If you own a wicker basket made in this country, it is likely to have started life in the withy beds of the Somerset Levels. The wetlands provide the perfect conditions for growing the willow, which has been used here as a structural material since Roman times. Having survived the introduction of plastics in the 1950s, the industry is now seeing a revival, particularly among eco-conscious customers. Matt lends a hand with the harvesting, while Julia tries weaving some willow.
The Amazon basin or the jungles of Borneo are the types of habitats usually associated with the discovery of new species. But it can happen much closer to home. Three new species of tree have recently been discovered in Cheddar Gorge, the dramatic limestone cliffs that border the Levels. Julia meets the botanist whose patient cataloguing of thousands of trees eventually led to this discovery, and she learns why this new discovery poses a dilemma for the National Trust.
Six-thousand years ago, Britain’s first farmers took steps to keep their feet dry while crossing these wetlands. They built the Sweet Track. Named after its discoverer, it is a raised wooden walkway built around 4000BC and the oldest manmade footpath in the UK. Matt has a go at reprising this feat of Neolithic engineering with the help of some of today’s Somerset farmers.
Last week, John Craven looked at the implications of plans to expand massively the use of wind energy. This week, in keeping with the theme of renewables, we look at the options available in your own home. And with the government’s announcement that you will now get paid for producing your own energy – is it time we jumped on board or are domestic energy devices just ‘eco-bling’? John investigates.

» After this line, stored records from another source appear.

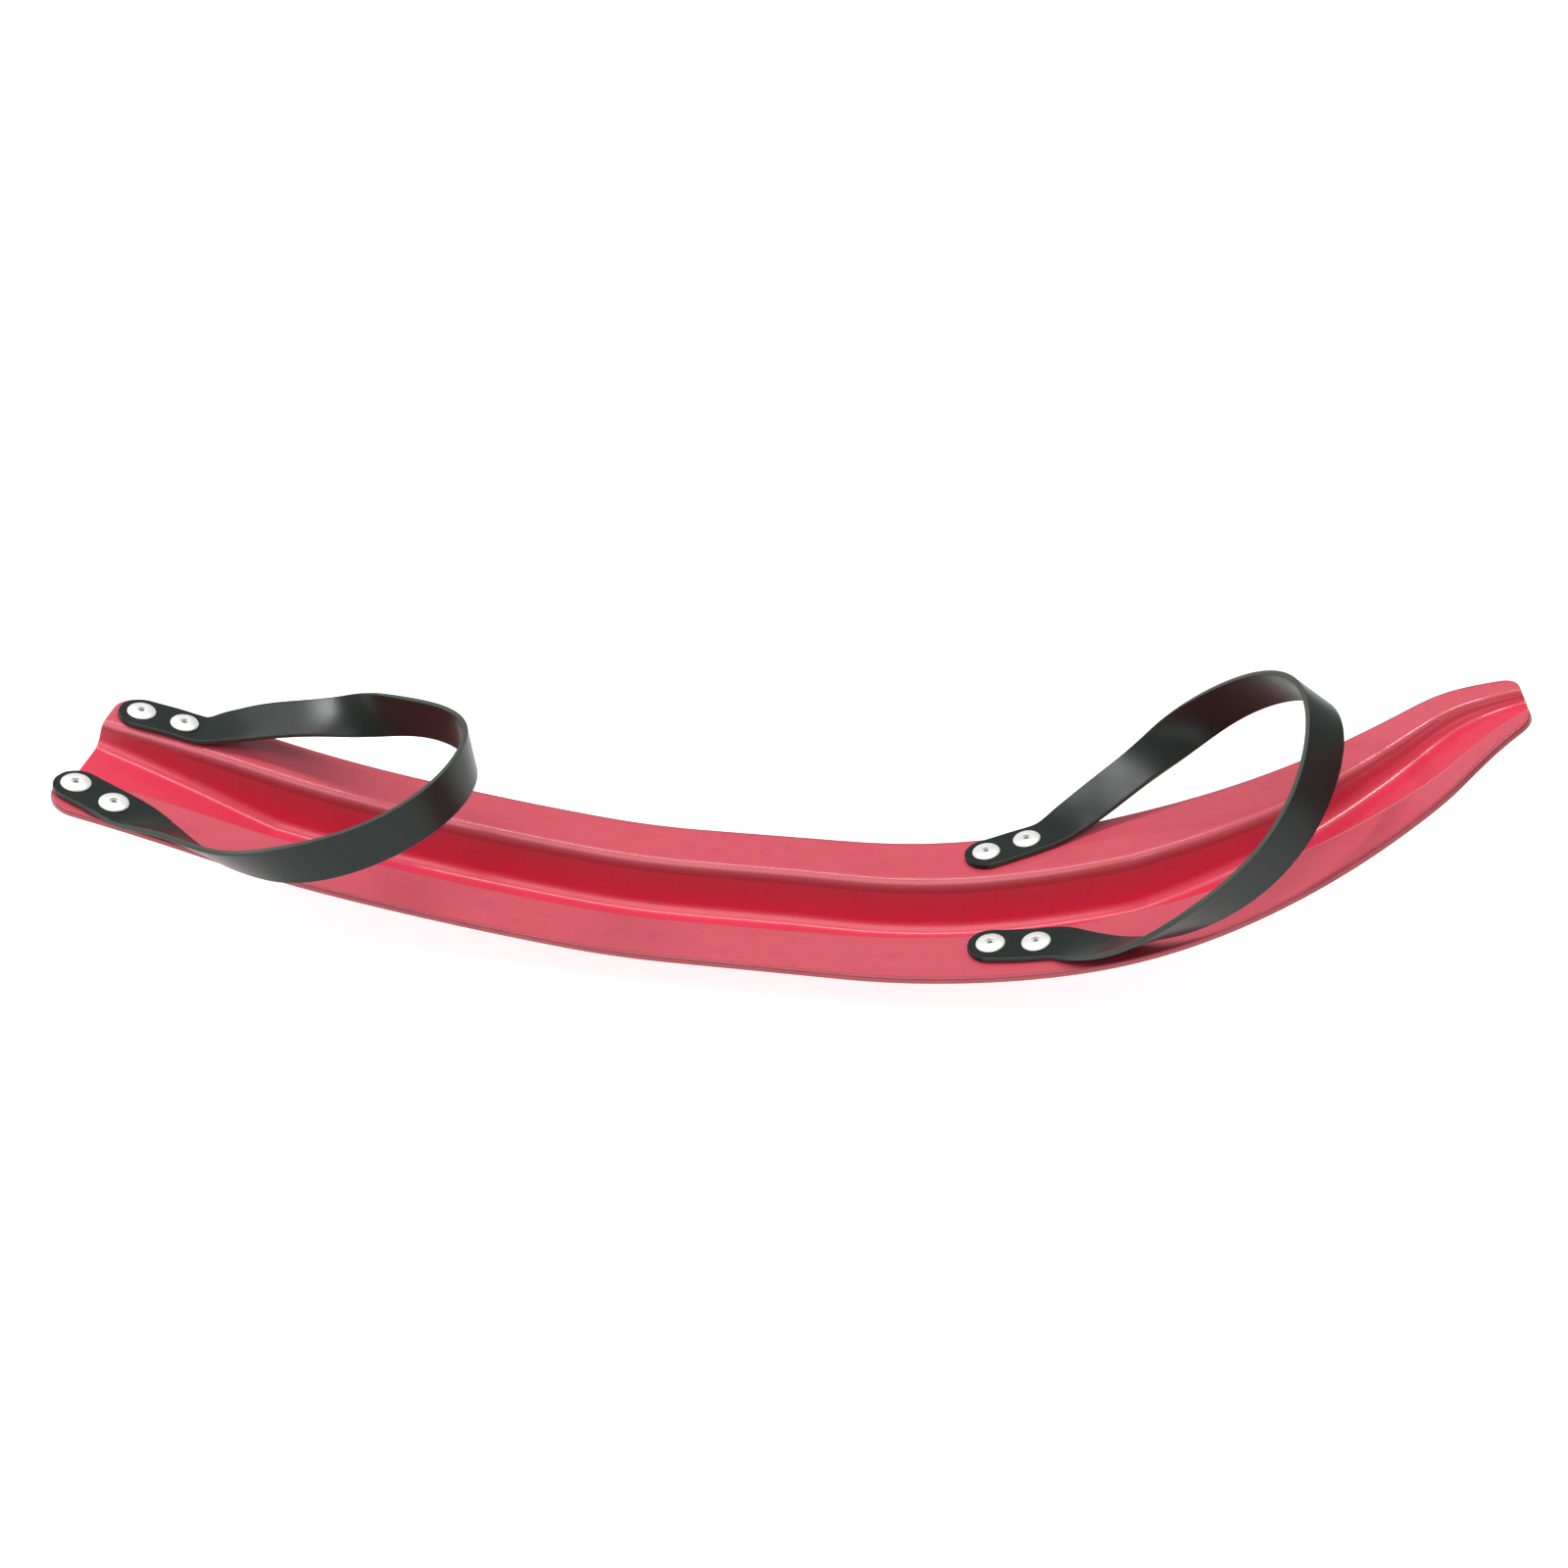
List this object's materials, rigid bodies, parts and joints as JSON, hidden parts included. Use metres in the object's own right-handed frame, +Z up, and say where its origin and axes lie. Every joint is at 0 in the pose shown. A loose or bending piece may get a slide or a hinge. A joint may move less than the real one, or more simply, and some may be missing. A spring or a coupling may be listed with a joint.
{
  "type": "snowmobile ski skin",
  "caption": "Bowed plastic shoe with a deep central channel and an upturned blunt nose, strapped over a steel ski by riveted rubber loops.",
  "frame": {"origin": "on the underside of the channel, on the flat stretch that the shoe stands on, in its middle plane", "axes": "+X from tail to upturned nose, +Y to the left as seen from the tail, +Z up"},
  "size_m": [0.7749, 0.1903, 0.198],
  "materials": {
    "shoe_plastic": "waxy satin, lightly mottled moulded polyethylene",
    "strap_rubber": "smooth satin rubber",
    "rivet_metal": "bright plain aluminium",
    "mandrel_steel": "dull broken steel",
    "washer_steel": "zinc plated"
  },
  "bodies": {
    "shoe": {"ski_skin": "shoe_plastic", "front_strap_near_end": "strap_rubber", "front_strap_far_end": "strap_rubber", "rear_strap_near_end": "strap_rubber", "rear_strap_far_end": "strap_rubber", "rivet_front_near_back": "rivet_metal", "rivet_front_near_front": "rivet_metal", "rivet_front_far_back": "rivet_metal", "rivet_front_far_front": "rivet_metal", "rivet_rear_near_back": "rivet_metal", "rivet_rear_near_front": "rivet_metal", "rivet_rear_far_back": "rivet_metal", "rivet_rear_far_front": "rivet_metal", "mandrel_front_near_back": "mandrel_steel", "mandrel_front_near_front": "mandrel_steel", "mandrel_front_far_back": "mandrel_steel", "mandrel_front_far_front": "mandrel_steel", "mandrel_rear_near_back": "mandrel_steel", "mandrel_rear_near_front": "mandrel_steel", "mandrel_rear_far_back": "mandrel_steel", "mandrel_rear_far_front": "mandrel_steel", "washer_front_near_back": "washer_steel", "washer_front_near_front": "washer_steel", "washer_front_far_back": "washer_steel", "washer_front_far_front": "washer_steel", "washer_rear_near_back": "washer_steel", "washer_rear_near_front": "washer_steel", "washer_rear_far_back": "washer_steel", "washer_rear_far_front": "washer_steel"},
    "front_loop": {"front_strap_loop": "strap_rubber"},
    "rear_loop": {"rear_strap_loop": "strap_rubber"}
  },
  "joints": [
    {"name": "front_strap_swing", "type": "hinge", "parent": "shoe", "child": "front_loop", "pos_m": [0.14194, 0, 0.05662], "axis": [0, -1, 0], "range_deg": [0, 60], "stiffness_Nm_per_rad": 0.3},
    {"name": "rear_strap_swing", "type": "hinge", "parent": "shoe", "child": "rear_loop", "pos_m": [-0.34943, 0, 0.0916], "axis": [0, -1, 0], "range_deg": [0, 75], "stiffness_Nm_per_rad": 0.3}
  ]
}
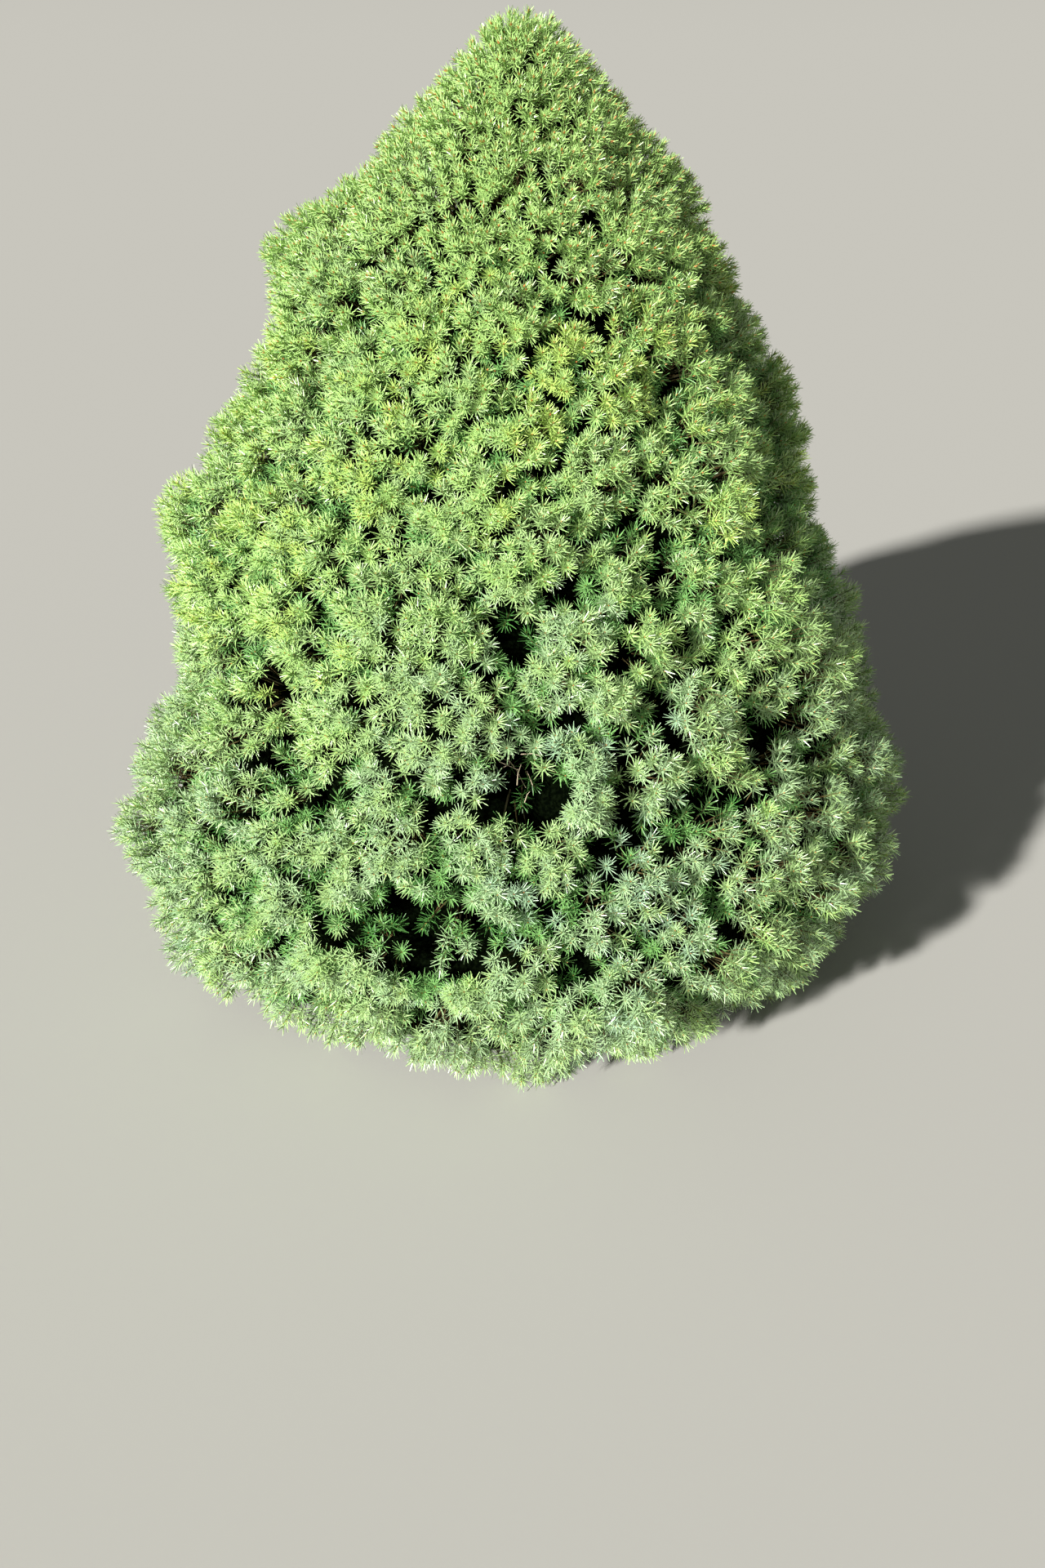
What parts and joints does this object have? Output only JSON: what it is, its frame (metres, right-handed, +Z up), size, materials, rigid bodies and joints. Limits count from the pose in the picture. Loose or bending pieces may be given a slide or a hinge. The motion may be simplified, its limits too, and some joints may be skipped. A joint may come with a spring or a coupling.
{
  "type": "dwarf alberta spruce",
  "caption": "Rooted dwarf conifer: a tapering trunk with boughs carries dense masses of short radial needles in a broad, lumpy cone that reaches the ground.",
  "frame": {"origin": "centre of the flat cut under the trunk, at ground level", "axes": "+Z up along the trunk, -Y towards the side that faces the viewer of the picture, +X to that viewer's right"},
  "size_m": [1.5203, 1.484, 1.56],
  "materials": {
    "bark": "rough, scaly grey-brown bark",
    "bough_bark": "thin ridged brown bark with old needle pegs",
    "needles_lower": "satin needles, mid green to slightly blue green",
    "needles_upper": "satin needles, bright yellow green"
  },
  "bodies": {
    "root": {"trunk": "bark", "bough_skirt_1": "bough_bark", "bough_skirt_2": "bough_bark", "bough_skirt_3": "bough_bark", "bough_skirt_4": "bough_bark", "bough_skirt_5": "bough_bark", "bough_skirt_6": "bough_bark", "bough_skirt_7": "bough_bark", "bough_skirt_8": "bough_bark", "bough_low_1": "bough_bark", "bough_low_2": "bough_bark", "bough_low_3": "bough_bark", "bough_low_4": "bough_bark", "bough_low_5": "bough_bark", "bough_low_6": "bough_bark", "bough_low_7": "bough_bark", "bough_low_8": "bough_bark", "foliage_skirt_1": "needles_lower", "foliage_skirt_2": "needles_lower", "foliage_skirt_3": "needles_lower", "foliage_skirt_4": "needles_lower", "foliage_skirt_5": "needles_lower", "foliage_skirt_6": "needles_lower", "foliage_skirt_7": "needles_lower", "foliage_skirt_8": "needles_lower", "foliage_low_1": "needles_lower", "foliage_low_2": "needles_lower", "foliage_low_3": "needles_lower", "foliage_low_4": "needles_lower", "foliage_low_5": "needles_lower", "foliage_low_6": "needles_lower", "foliage_low_7": "needles_lower", "foliage_low_8": "needles_lower", "foliage_waist_1": "needles_lower", "foliage_waist_2": "needles_lower", "foliage_waist_3": "needles_lower", "foliage_waist_4": "needles_lower", "foliage_waist_5": "needles_lower", "foliage_waist_6": "needles_lower", "foliage_waist_7": "needles_lower", "foliage_middle_1": "needles_upper", "foliage_middle_2": "needles_upper", "foliage_middle_3": "needles_upper", "foliage_middle_4": "needles_upper", "foliage_middle_5": "needles_upper", "foliage_middle_6": "needles_upper", "foliage_upper_1": "needles_upper", "foliage_upper_2": "needles_upper", "foliage_upper_3": "needles_upper", "foliage_upper_4": "needles_upper", "foliage_upper_5": "needles_upper", "foliage_shoulder_1": "needles_upper", "foliage_shoulder_2": "needles_upper", "foliage_shoulder_3": "needles_upper", "foliage_shoulder_4": "needles_upper", "foliage_top": "needles_upper"}
  },
  "joints": []
}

The Imbolc fire festival, which takes place in the village of Marsden in Yorkshire each year at this time of year, is based on a traditional Pagan festival. It marks the transition from winter to spring. Katie Knapman enjoys the spectacular fire procession and watches a staged fight between the Green Man of Spring and winter’s Jack Frost.
Nearly every week for the past decade, someone has died while working on a farm. Countryfile’s own Cotswold farmer, Adam Henson, meets a man who lost an arm in a tractor accident, to hear just how dangerous a workplace a farm can be. He asks a health and safety expert to visit his own farm, to carry out a rigorous inspection.
Don't miss Countryfile at 6pm on Sunday on BBC One.